**Description of the task:**
Take the lines from the beginning of the data below through the line holding "lines += [ribbon(stem, [OUTLINE, OUTLINE])" and return exactly those.
+++ Source data +++
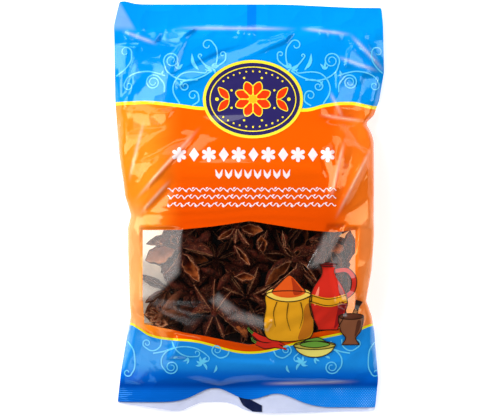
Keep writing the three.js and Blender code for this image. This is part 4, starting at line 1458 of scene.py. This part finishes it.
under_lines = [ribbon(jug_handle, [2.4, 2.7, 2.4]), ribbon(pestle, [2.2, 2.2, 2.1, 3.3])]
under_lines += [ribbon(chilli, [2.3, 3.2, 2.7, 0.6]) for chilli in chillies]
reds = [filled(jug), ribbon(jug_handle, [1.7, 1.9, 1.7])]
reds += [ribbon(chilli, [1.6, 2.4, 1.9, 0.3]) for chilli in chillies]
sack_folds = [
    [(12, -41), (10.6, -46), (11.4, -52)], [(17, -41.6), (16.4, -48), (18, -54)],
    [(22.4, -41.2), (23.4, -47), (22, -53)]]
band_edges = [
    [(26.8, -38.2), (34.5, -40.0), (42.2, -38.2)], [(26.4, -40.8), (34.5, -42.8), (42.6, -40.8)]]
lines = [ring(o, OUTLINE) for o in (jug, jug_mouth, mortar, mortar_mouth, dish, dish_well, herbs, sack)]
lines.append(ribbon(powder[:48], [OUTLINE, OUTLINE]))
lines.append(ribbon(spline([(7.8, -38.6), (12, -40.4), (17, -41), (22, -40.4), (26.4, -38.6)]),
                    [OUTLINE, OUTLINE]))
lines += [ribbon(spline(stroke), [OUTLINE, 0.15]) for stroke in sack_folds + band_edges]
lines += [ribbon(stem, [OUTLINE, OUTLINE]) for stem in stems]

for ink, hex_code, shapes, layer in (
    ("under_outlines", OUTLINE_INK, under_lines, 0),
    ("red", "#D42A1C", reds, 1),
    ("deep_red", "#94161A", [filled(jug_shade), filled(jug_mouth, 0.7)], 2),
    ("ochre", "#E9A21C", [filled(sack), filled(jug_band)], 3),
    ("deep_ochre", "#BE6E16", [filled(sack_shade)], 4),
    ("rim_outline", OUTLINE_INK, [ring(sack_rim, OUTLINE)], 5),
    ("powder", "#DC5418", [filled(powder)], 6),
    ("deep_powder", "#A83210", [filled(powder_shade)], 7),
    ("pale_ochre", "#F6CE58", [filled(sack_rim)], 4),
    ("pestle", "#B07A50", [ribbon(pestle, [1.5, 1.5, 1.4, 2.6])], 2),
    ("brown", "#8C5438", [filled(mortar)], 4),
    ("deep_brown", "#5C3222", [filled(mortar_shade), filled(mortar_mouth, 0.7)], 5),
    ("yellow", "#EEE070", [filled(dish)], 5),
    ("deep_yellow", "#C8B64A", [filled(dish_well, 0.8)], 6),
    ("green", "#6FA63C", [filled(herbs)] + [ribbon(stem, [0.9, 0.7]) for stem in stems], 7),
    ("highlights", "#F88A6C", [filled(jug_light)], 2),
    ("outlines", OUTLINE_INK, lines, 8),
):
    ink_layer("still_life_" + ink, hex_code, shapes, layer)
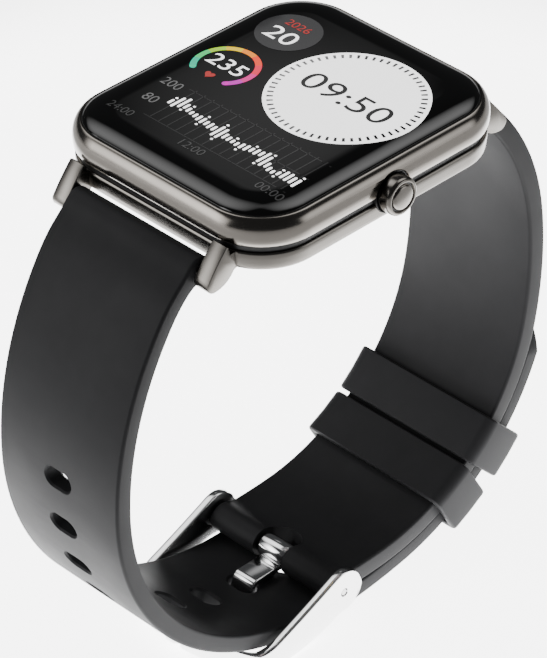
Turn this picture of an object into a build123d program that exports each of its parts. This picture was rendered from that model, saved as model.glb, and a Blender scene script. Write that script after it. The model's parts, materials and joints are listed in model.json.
+++
**Result of the task:**
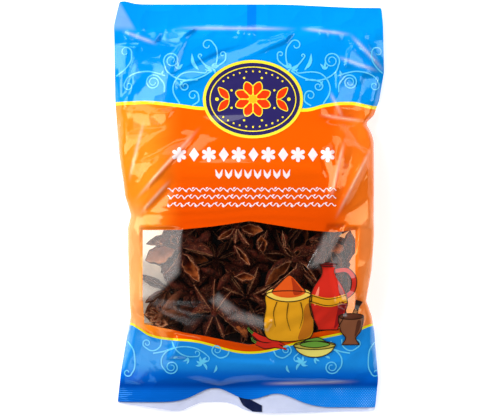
Keep writing the three.js and Blender code for this image. This is part 4, starting at line 1458 of scene.py. This part finishes it.
under_lines = [ribbon(jug_handle, [2.4, 2.7, 2.4]), ribbon(pestle, [2.2, 2.2, 2.1, 3.3])]
under_lines += [ribbon(chilli, [2.3, 3.2, 2.7, 0.6]) for chilli in chillies]
reds = [filled(jug), ribbon(jug_handle, [1.7, 1.9, 1.7])]
reds += [ribbon(chilli, [1.6, 2.4, 1.9, 0.3]) for chilli in chillies]
sack_folds = [
    [(12, -41), (10.6, -46), (11.4, -52)], [(17, -41.6), (16.4, -48), (18, -54)],
    [(22.4, -41.2), (23.4, -47), (22, -53)]]
band_edges = [
    [(26.8, -38.2), (34.5, -40.0), (42.2, -38.2)], [(26.4, -40.8), (34.5, -42.8), (42.6, -40.8)]]
lines = [ring(o, OUTLINE) for o in (jug, jug_mouth, mortar, mortar_mouth, dish, dish_well, herbs, sack)]
lines.append(ribbon(powder[:48], [OUTLINE, OUTLINE]))
lines.append(ribbon(spline([(7.8, -38.6), (12, -40.4), (17, -41), (22, -40.4), (26.4, -38.6)]),
                    [OUTLINE, OUTLINE]))
lines += [ribbon(spline(stroke), [OUTLINE, 0.15]) for stroke in sack_folds + band_edges]
lines += [ribbon(stem, [OUTLINE, OUTLINE]) for stem in stems]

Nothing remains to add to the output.